### PROBLEM LINKS :

## Practice

## Contest

**Author** and **Editorialist** Vineet Paliwal

**Tester** Roman Rubanenko

# DIFFICULTY :

## Easy-Medium

# PREREQUISITES :

## Basic Game Theory , Zero-sum game , Impartial game , Sprague Grundy Theorem .

# PROBLEM :

Given n piles of stones . In each turn you can remove a^a stones for some natural number a from one of the piles . Given two players

who alternately play their moves , the loser is the one who is unable to make a move. Given an initial configuration you have to predict the winner under the assumption of optimal play .

# EXPLANATION:

### Basic game theory Concept :

In case there is no pile of stones at all the first player loses . In case there are only a few piles , the problem can be solved iteratively .

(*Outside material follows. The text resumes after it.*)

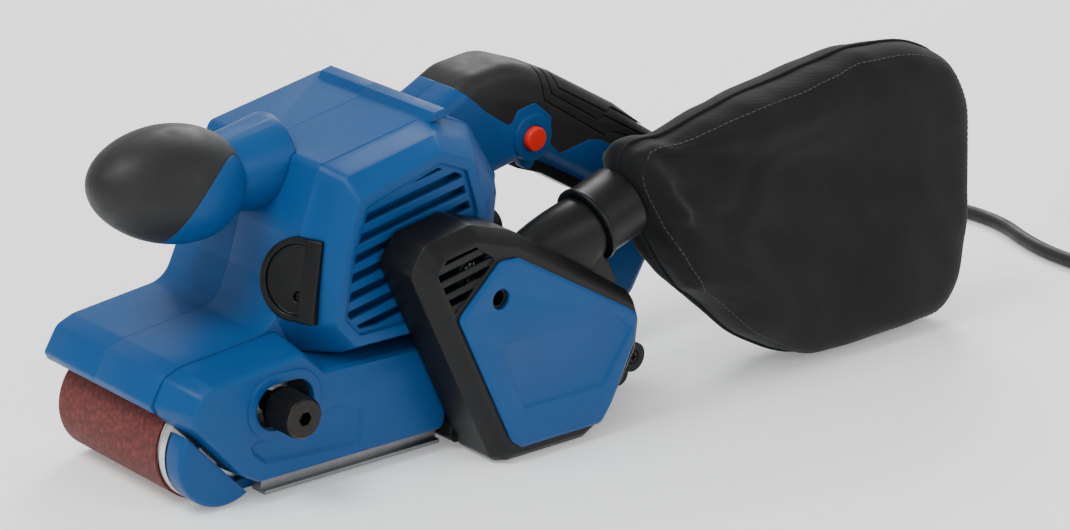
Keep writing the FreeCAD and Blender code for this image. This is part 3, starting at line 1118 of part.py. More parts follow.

The base state is when there are 0 stones in all the piles , when the first player loses . For all other states , the state is win for first player if a state which is win for the second player is reachable from it in one move otherwise it is a losing position .

Example : Suppose we have only 1 pile with N stones .

N = 0 : Second win ( base case )

N = 1 : N = 0 is reachable which is second win , hence this position is first win .

N = 2 : N = 1 is reachable , which is first win , hence this position is second win .

N = 3 : N = 2 is reachable , which is second win , hence this position is first win .

N = 4 : N = 3 and N = 0 are reachable , N = 0 is second win , hence this position is first win .

( Note only one of the positions reachable being second win is sufficient for the position to be first win ) .

N = 5 : N = 4 and N = 1 are reachable , N = 1 is first win and N = 4 is first win, hence this position is second win .

( Note when all reachable positions are first win , then the position is second win )

### Sprague Grundy Theorem :

We associate with each position of the game a number called the Grundy number of the position .

The Grundy number of a losing position is 0 . Any other value of grundy number denotes a winning position .

The grundy number of the position is the smallest number which is not a grundy number of the position reachable from it .

The grundy number of a combination of games is the xor of grundy numbers of all the games .

### Explanation :

Subtask 1 and 2 can be solved with Basic game theory .

For subtask 3 apply Sprague Grundy Theorem .